Communicating effectively is one of the most daunting challenges that paralyzed individuals and their families face. Now, a group of researchers were able to invent a device that can help these patients to speak using only breathing signals.

The researchers from the Loughborough University designed what they call as the Augmentative and Alternate Communication (AAC) device to aid patients with full or partial cessation of voluntary muscular command and turn inabilities into the basis of the device's operative concept.

The device, which boasts its goal of restoring communication in severely paralyzed patients with speech loss problems, works through the help of pattern recognition software that converts analog data into digital data, as such the prototype data modify into breathing pattern arrangement and transform it into words. The converted words will then be read aloud by a tool that harmonizes the speech.

According to researchers Dr David Kerr and Dr Kaddour Bouazza-Marouf, the device picks up information from the patient and eventually develops more learnings as it is continually used. The patients are also empowered to control their manner of communication into something that is easy, effective and suitable for them. This means that they can add in their customized dialect and control the pace of the breathing signals. The team is looking at making a system where both the patient and the device learns and eventually develop an efficient set of vocabulary that is helpful to the patient, instead of the device, adds Kerr.

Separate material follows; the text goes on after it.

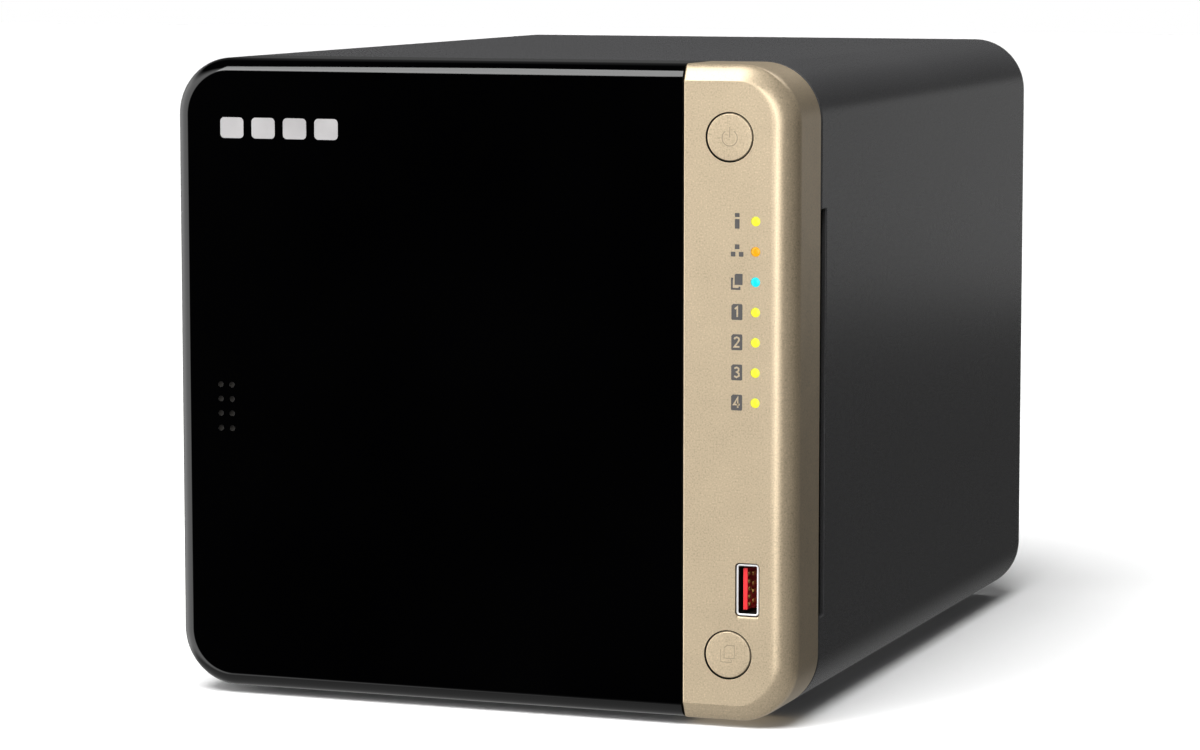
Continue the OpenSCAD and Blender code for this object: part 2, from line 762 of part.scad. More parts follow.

The success rate of the machine in terms of teaching it to identify sets of words is about 97.5 percent, scientists say. Other existing AAC machines are rather slow in performance and may range from being as simple as paper-based systems to as advanced as sophisticated electronic machines. With the new invention, the scientists emphasized that their device can perform at great speed due to the usage of analog signals in persistent medium thus, more data may be collated in a timely manner.

This machine could change the manner by which patients diagnosed with severely poor muscle control or other speech problems express and receive information, says Atul Gaur, anesthetist from the Glenfield Hospital, who is also part of the research.